Mendoza, Martin (2020-07). Exclusionary Discipline Practices Effect on Hispanic Students and the Risk for Juvenile Justice Contact. Doctoral Dissertation. Thesis uri icon


  • Exclusionary school discipline has received attention due to its association with the school to prison pipeline (STPP) and juvenile justice contact. Studies have concluded disproportionate exclusionary practices among race, gender, and disability has become problematic in U.S. public schools. This trend of exclusionary discipline has funneled culturally and linguistically diverse (CLD) students into the STPP and a referral to juvenile justice. Hispanic students have become the fastest growing CLD groups in American public schools. Yet, there is little empirical research on exclusionary discipline practices (suspension and expulsion) and juvenile justice contact for Hispanic students and Hispanic English Language Learners (ELLs) with or at-risk for emotional behavior disorder (EBD). However, what is known about Hispanics is that they do experience overrepresentation in disability categories and received disproportionate number of disciplinary actions in schools.
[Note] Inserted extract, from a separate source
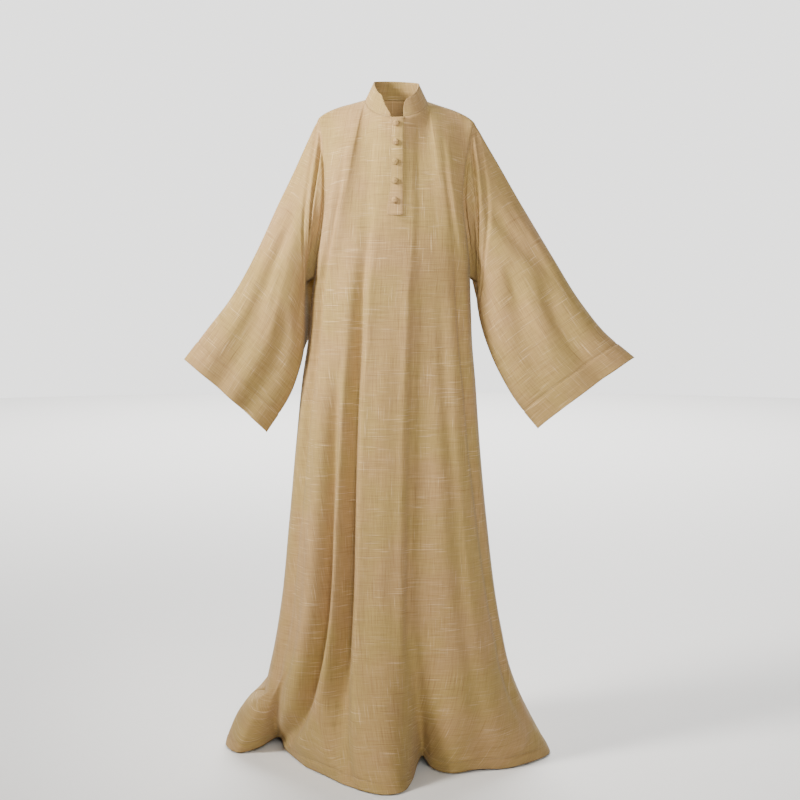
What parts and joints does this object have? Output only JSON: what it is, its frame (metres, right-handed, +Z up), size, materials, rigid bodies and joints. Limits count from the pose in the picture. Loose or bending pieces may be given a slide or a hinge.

The purpose of this dissertation was: (a) to examine the intersections of race, gender and disability in explaining the risk for juvenile justice contact using a state database, representing a sample of adolescent students, and (b) to conduct a narrative literature review that seeks to identify gaps, trends in discipline practices, and capture the current state of school discipline and juvenile justice contact for Hispanic ELLs and non-ELLs with and without the risk for emotional behavioral disorder.